* Begin Material *

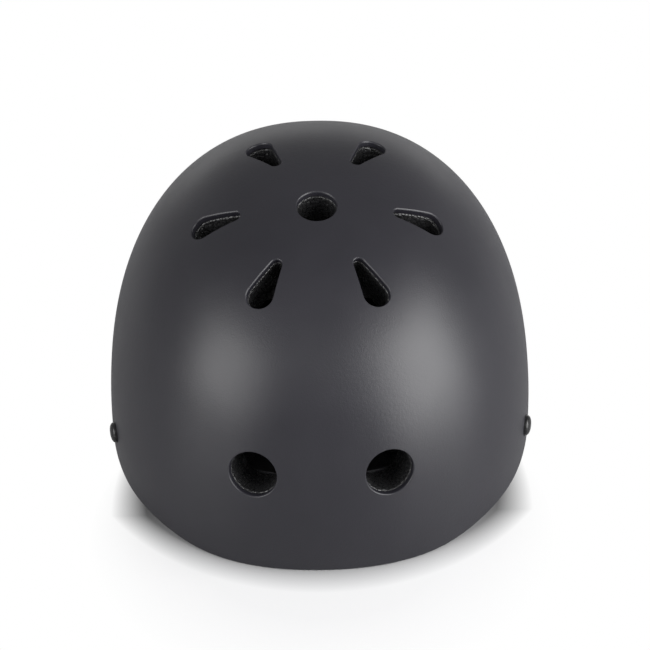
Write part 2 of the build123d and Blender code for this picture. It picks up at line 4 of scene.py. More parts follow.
import bmesh
import bpy
import numpy as np
from mathutils import Matrix, Vector, noise


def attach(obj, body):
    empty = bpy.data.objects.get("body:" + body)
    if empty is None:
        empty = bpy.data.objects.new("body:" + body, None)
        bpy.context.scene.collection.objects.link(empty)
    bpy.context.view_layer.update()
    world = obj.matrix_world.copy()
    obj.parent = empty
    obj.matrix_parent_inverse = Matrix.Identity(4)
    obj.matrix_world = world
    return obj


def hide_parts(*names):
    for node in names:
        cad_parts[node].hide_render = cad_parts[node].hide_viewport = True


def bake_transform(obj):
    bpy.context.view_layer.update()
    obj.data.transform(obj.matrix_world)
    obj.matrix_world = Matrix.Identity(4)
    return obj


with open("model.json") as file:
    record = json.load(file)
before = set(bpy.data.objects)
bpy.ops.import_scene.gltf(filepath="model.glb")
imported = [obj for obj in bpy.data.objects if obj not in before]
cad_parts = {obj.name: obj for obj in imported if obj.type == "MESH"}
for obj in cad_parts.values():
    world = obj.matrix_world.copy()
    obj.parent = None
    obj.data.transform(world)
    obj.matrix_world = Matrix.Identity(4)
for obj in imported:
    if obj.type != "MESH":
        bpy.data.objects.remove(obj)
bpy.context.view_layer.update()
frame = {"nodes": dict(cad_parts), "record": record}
scene = bpy.context.scene
nodes = frame["nodes"]
mm = 0.001
mergeDistance = 0.001 * mm

# the dome's rule: superellipse outline, superellipse profile, tilted back about X
dome = {
    "halfWidth": 110 * mm,
    "halfLength": 128.5 * mm,
    "rise": 144.4 * mm,
    "outlinePower": 2.22,
    "profilePower": 2.37,
    "tuckShare": 0.03,
    "tuckDepth": 50 * mm,
    "widestLevel": 17.5 * mm,
    "shift": -0.133 * mm,
    "tilt": math.radians(12),
}
tiltCos = math.cos(dome["tilt"])
tiltSin = math.sin(dome["tilt"])
axisUp = np.array([0, -tiltSin, tiltCos])

# the rim seen from the side: how far back, how high, and its slope there
rimCurve = [
    (-118 * mm, 0.0, 0.0),
    (-94 * mm, 3.3 * mm, 0.144),
    (-62 * mm, 5.0 * mm, 0.036),
    (2 * mm, 9.0 * mm, 0.0),
    (36 * mm, 9.0 * mm, 0.0),
    (104 * mm, 0.0, 0.0),
]


def sectionShare(height, inset):
    above = np.clip(height / (dome["rise"] - inset), 0, 1)
    share = (1 - above ** dome["profilePower"]) ** (1 / dome["profilePower"])
    tuck = 1 - dome["tuckShare"] * (height / dome["tuckDepth"]) ** 2
    return np.where(height >= 0, share, tuck)


def domePoints(turns, heights, inset):
    # points of the dome's face, set in, at turns and heights along its axis
    power, share = 2 / dome["outlinePower"], sectionShare(heights, inset)
    x, y = (np.sign(wave) * abs(wave) ** power * (dome[half] - inset) * share
            for wave, half in ((np.cos(turns), "halfWidth"), (np.sin(turns), "halfLength")))
    return fromDome(x, y, heights)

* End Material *

Directive
From the first line of the data through the line with "for node in", quote each line exactly and add nothing else.

Solution
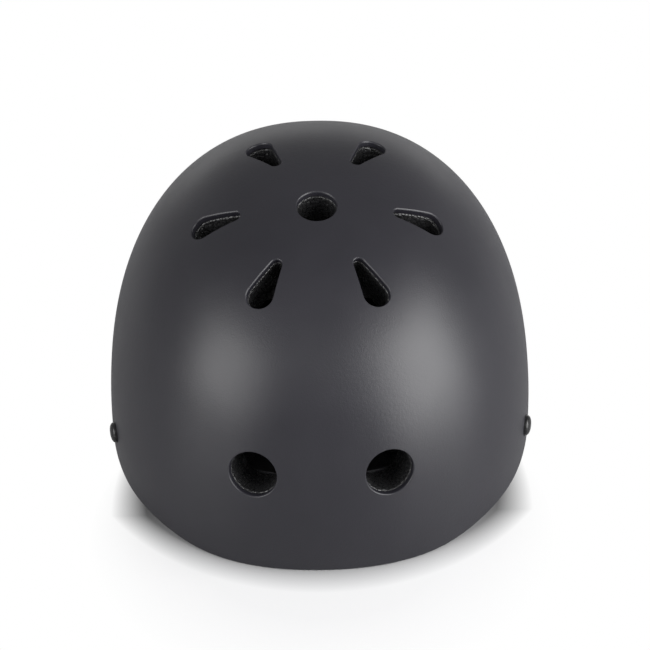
Write part 2 of the build123d and Blender code for this picture. It picks up at line 4 of scene.py. More parts follow.
import bmesh
import bpy
import numpy as np
from mathutils import Matrix, Vector, noise


def attach(obj, body):
    empty = bpy.data.objects.get("body:" + body)
    if empty is None:
        empty = bpy.data.objects.new("body:" + body, None)
        bpy.context.scene.collection.objects.link(empty)
    bpy.context.view_layer.update()
    world = obj.matrix_world.copy()
    obj.parent = empty
    obj.matrix_parent_inverse = Matrix.Identity(4)
    obj.matrix_world = world
    return obj


def hide_parts(*names):
    for node in names:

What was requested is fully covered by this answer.